Se mai c'è una parola che colorisca la prosa degli otto giorni di processo, è a favore degli accusati che, senza sapere di legge, si erano abbandonati alla sua giustizia e al loro buonsenso. Se il proto non fosse lì appiattato col fucile chartista per sbattermi via la penna, io mi darei la pena di tradurlo parola per parola, per dimostrare alle zucche che presiedono i nostri dibattimenti quanto siano cretini, sciocchi e banali coi loro sistemi parziali, colle loro interpretazioni stupide, col loro prender parte al processo invece di rimanere impersonali, colla loro fraseologia che turba la mente dei giurati ed è sentita nel loro verdetto. È tempo di finirla con questi magistrati che mandano alla galera colla bocca piena di insulti per loro che non hanno saputo astenersi dall'insinuare nell'animo dei giurati il verdetto. Qui i magistrati della Corte d'assise hanno la testa nella parrucca e uno stipendio che va dalle 125 alle 175.000 lire. Sono borghesi come i nostri. Ma almeno questi si elevano al disopra dei pregiudizi e della politica della loro classe, per ricordarsi solo che sono là pagati, perchè la giustizia sia uguale per tutti.

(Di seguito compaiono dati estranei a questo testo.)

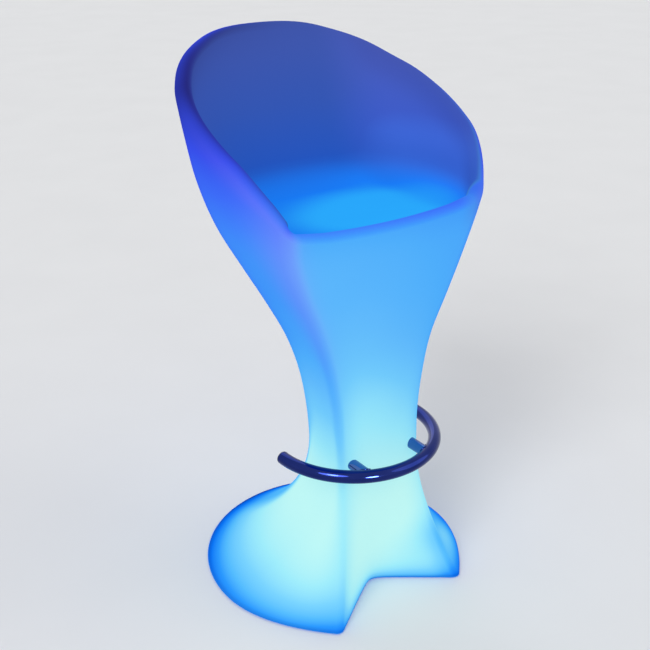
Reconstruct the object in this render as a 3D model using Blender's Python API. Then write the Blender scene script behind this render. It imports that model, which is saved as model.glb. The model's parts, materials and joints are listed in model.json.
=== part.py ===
"""Light-up bar stool: one hollow glowing moulding with a bucket seat, a chrome footrest and a lamp unit.

Metres, +Z up, the front faces -Y. The floor is z = 0 and the origin is below the middle of the stool.
Lengths inside the functions are measured from the stem, a vertical line through the waist, and one
empty, stool_origin, carries every piece back to the middle.
"""
import math

import bmesh
import bpy
from mathutils import Matrix, Vector

for leftover in list(bpy.data.objects):
    bpy.data.objects.remove(leftover, do_unlink=True)

# Overall sizes
TOTAL_HEIGHT = 1.060
WALL = 0.005
GAP = 0.0003
CUT_OVERRUN = 0.004

# Outline of the moulding at the floor, at the waist and at the top of the hood
BASE_HALF_WIDTH = 0.2725
BASE_TOE_SPREAD = 0.150
BASE_BACK_REACH = 0.312
BASE_FRONT_REACH = 0.1975
NOTCH_REACH = 0.095
WAIST_HEIGHT = 0.300
WAIST_HALF_WIDTH = 0.092
WAIST_BACK_REACH = 0.073
WAIST_FRONT_REACH = 0.117
WAIST_BOW = 0.013
HOOD_HALF_WIDTH = 0.287
HOOD_CREASE_SPREAD = 0.224
HOOD_BACK_REACH = 0.308
HOOD_FRONT_REACH = 0.1956
HOOD_BOW = 0.022
WAIST_CREASE_ROUND = 0.012
HOOD_CREASE_ROUND = 0.030
SHARP_CREASE_ROUND = 0.003

# How fast each line of the outline flares from the waist to the floor, as powers
SIDE_FLARE = 2.1
TOE_FLARE = 1.95
BACK_FLARE = 2.27
FRONT_FLARE = 1.55
NOTCH_FLARE = 2.2

# How far each line of the outline has opened, in ten equal steps from the waist to the top
SIDE_RISE_shares = (0, 0.02, 0.07, 0.18, 0.365, 0.573, 0.774, 0.895, 0.941, 0.978, 1)
CREASE_RISE_shares = (0, 0.02, 0.09, 0.22, 0.44, 0.694, 0.882, 0.927, 0.96, 0.997, 1)
BACK_RISE_shares = (0, 0.03, 0.10, 0.20, 0.313, 0.419, 0.541, 0.685, 0.815, 0.906, 1)
FRONT_RISE_shares = (0, -0.04, -0.04, -0.03, 0.06, 0.09, 0.167, 0.382, 0.625, 0.857, 1)
WIDEST_RISE_shares = (0, 0.02, 0.13, 0.32, 0.54, 0.70, 0.76, 0.80, 0.88, 0.95, 1)

# Where the outline is widest, as a share of its depth behind the front
BASE_WIDEST_share = 0.452
WAIST_WIDEST_share = 0.20
HOOD_WIDEST_share = 0.465

# Roundness of the notch between the toes, of the plain front above it, and of the hood's back
NOTCH_ROUND_share = 0.08
FRONT_ROUND_share = 1.2
PLAIN_BACK_share = 1.0
HOOD_BACK_share = 0.89

# Rim and seat
SEAT_HEIGHT = 0.758
RIM_FRONT_RISE = 0.0244
RIM_RADIUS = 0.0145
RIM_FRONT_DIP = 0.0049
RIM_START_REACH = 0.1418
RIM_RISE_shares = (0, 0.215, 0.374, 0.467, 0.547, 0.621, 0.695, 0.763, 0.846, 0.923, 1)
SEAT_DISH = 0.006
SEAT_FILLET_RISE = 0.050
SEAT_FILLET_RUN = 0.040
SEAT_CENTRE_BACK = 0.020

# Underside of the moulding
FOOT_LIFT = 0.002
EDGE_HEIGHT = 0.006
EDGE_ROUND = 0.002
PANEL_RECESS = 0.024
PANEL_SLOPE_RUN = 0.012
FOOT_RING_share = 0.38
LAMP_BACK = 0.060
LAMP_OPENING_RADIUS = 0.070

# Steps of the moulding's skin
QUARTER_STEPS = 12
SIDE_STEPS = 8
ROUND_STEPS = 4
FRONT_STEPS = 8
FLARE_ROWS = 8
STEM_ROWS = 10
HOOD_ROWS = 8
RIM_ROWS = 6
BACKREST_ROWS = 5
FILLET_ROWS = 4
SEAT_ROWS = 4
EDGE_ROWS = 3
HOOD_START_DROP = 0.045
SKIN_THINNING = 2
FLARE_ROW_POWER = 1.3
RIM_SETTLE_STEPS = 20

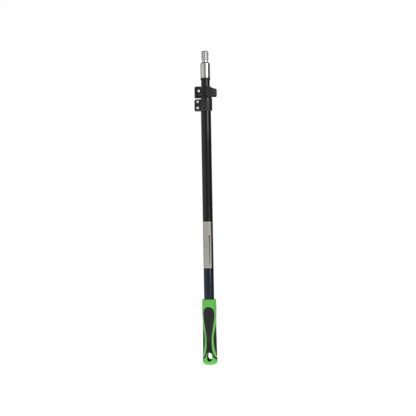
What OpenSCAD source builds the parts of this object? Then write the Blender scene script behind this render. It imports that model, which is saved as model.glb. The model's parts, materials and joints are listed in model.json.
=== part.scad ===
// Two-section telescopic extension pole with a cam-lever clamp, a threaded
// tip and a two-colour grip. +Z runs up the pole from the grip's end to the
// tip, and the front of the clamp and grip faces -Y. Millimetres.

/* [Tubes] */
// Outside diameter of the outer tube
outer_tube_d = 25.2; // [24.8:0.1:25.4]
// Outside diameter of the inner tube
inner_tube_d = 21.8; // [21.4:0.1:21.9]
// Wall of both tubes
tube_wall = 1.2; // [1.0:0.1:1.3]
// Height of the inner tube's lower end when the pole is collapsed
inner_tube_z0 = 76; // [72:1:100]

/* [Grip] */
// Length of the grip
grip_len = 163; // [160:1:166]
// Radius of the flat at the end of the grip
grip_flat_r = 9; // [7:0.5:11]
// Depth of the soft inlays in the grip
inlay_depth = 1.8; // [1.2:0.1:2.4]
// Turn of the grip about the pole, from straight ahead
grip_turn = -7; // [-20:1:20]
// Width of the hang hole
hang_w = 12; // [10:0.5:13]
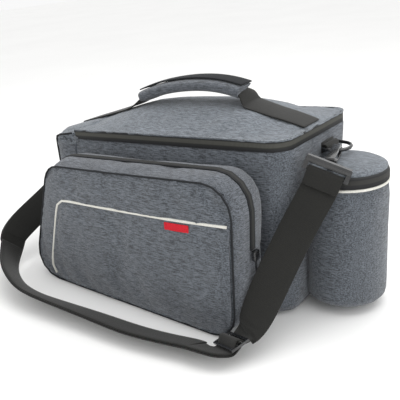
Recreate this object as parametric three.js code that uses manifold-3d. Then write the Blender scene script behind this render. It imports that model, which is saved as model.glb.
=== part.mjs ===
// Bicycle trunk bag: padded cloth body, crowned lid, side pocket, bottle pocket, handle and shoulder strap.
// Millimetres. X runs from the nose to the tail, -Y is the side with the pocket, +Z is up.
// The origin is the middle of the main body's underside.
import * as THREE from 'three';
import { mergeVertices } from 'three/addons/utils/BufferGeometryUtils.js';
import Module from 'manifold-3d';

// Main body
const BODY_LENGTH = 376;
const BODY_WIDTH = 154;
const TAIL_HEIGHT = 200;
const NOSE_FALL = 22;
const WALL = 3;
const NOSE_CORNER = 40;
const TAIL_CORNER = 22;
const BASE_ROUND = 12;
const SIDE_BULGE = 5;
const NOSE_SHOULDER = 14;
const SEAM_GAP = 0.35;

// Lid and main zip
const LID_CROWN = 33;
const LID_WALL = 3;
const ZIP_BAND = 12;
const ZIP_TAPE = 1.8;
const ZIP_START = 62;
const PIPING = 2.6;

// Side pocket
const POCKET_DEPTH = 59;
const POCKET_DROP = 20;
const POCKET_TAIL_SETBACK = 21.5;
const POCKET_NOSE_SETBACK = 17.5;
const POCKET_LEAN = 63;
const POCKET_FLARE = 6;
const POCKET_FLOOR = 1;
const POCKET_CORNER = 32;
const POCKET_WALL = 2.4;
const POCKET_SWELL = 4;
const PANEL_PUFF = 5;
const SLIP_HEIGHT = 120;
const SLIP_RISE = 14;
const SLIP_INSET = 36;
const SLIP_MARGIN = 3;
const SLIP_CORNER = 20;
const SLIP_CLOTH = 1.5;
const SLIP_LIFT = 1;
const REFLECTIVE_PIPING = 3.2;
const POCKET_ZIP = 8;
const POCKET_ZIP_FROM_PANEL = 27;
const POCKET_ZIP_END = 100;
const TAB_LENGTH = 32;
const TAB_DROP = 8.5;
const TAB_FROM_NOSE = 272;
const PULL_CORD = 2.2;
const PULL_LENGTH = 40;
const PULL_GRIP = 16;

// Bottle pocket
const BOTTLE_RADIUS = 46;
const BOTTLE_STANDOFF = 30.6;
const BOTTLE_DROP = 52.5;
const BOTTLE_FLOOR = 8;
const BOTTLE_WALL = 2.6;
const BOTTLE_BAND = 12;
const BOTTLE_DOME = 5;
const BOTTLE_PIPING = 3.3;
const BOTTLE_STEPS = 28;

// Top handle
const HANDLE_WIDTH = 35;
const HANDLE_OFFSET = -10;
const HANDLE_NOSE_MARGIN = 24;
const HANDLE_TAIL_MARGIN = 4;
const LEG_REACH = 20;
const GRIP_LENGTH = 152;
const GRIP_FROM_NOSE = 137;
const GRIP_FOOT = 24;
const GRIP_RISE = 20.5;
const GRIP_HEIGHT = 15;
const GRIP_WIDTH = 37;
const GRIP_CLOTH = 2;
const GRIP_SLIT = 65;
const FLAP_CLOTH = 2;

// Shoulder strap and its hardware
const STRAP_WIDTH = 38;
const WEBBING = 1.8;
const BUCKLE_BAR = 3;
const BUCKLE_SLOT = 6.6;
const BUCKLE_THICK = 2.6;
const BUCKLE_END = 3;
const BUCKLE_TURN = -26;
const BUCKLE_PITCH = 15;
const BUCKLE_ROLL = 19;
const BUCKLE_PLACE = 0.908;
const BUCKLE_OUT = 1.405;
const FOLD_LENGTH = 17;
const RING_WIDTH = 38;
const RING_DEPTH = 28;
const RING_WIRE = 4;
const RING_ASIDE = 15;
const RING_LIFT = 6.7;
const NOSE_RING_SHARE = 0.7;
const NOSE_HANG = 0.35;
const TAIL_CATCH = 30;
const NOSE_CATCH = 40;
const HOOK_CATCH = 50;
const HOOK_LENGTH = 54;
const HOOK_BAR = 9;
const HOOK_GAUGE = 12;
const HOOK_LIMB = 3;
const HOOK_WIDE = 9;
const HOOK_ARM = 4.5;
const LOOP_REACH = 10;
const LOOP_ROD = 4;
const TAB_CLOTH = 2;
const TAB_WIDTH = 28;
const TAB_HEIGHT = 12;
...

Mezz'ora dopo, i giurati uscirono con un verdetto che ne assolveva ventuno, ne dichiarava colpevoli della quarta accusa sedici e della quinta quindici. Per sette era stata ritirata l'accusa durante il processo.
La sentenza venne sospesa per un errore nella procedura. E la sentenza non venne mai pronunziata, perchè il governo non se ne occupò più. I ministri avevano fiutata l'opinione del paese, contraria a questi processi contro la manifestazione del pensiero.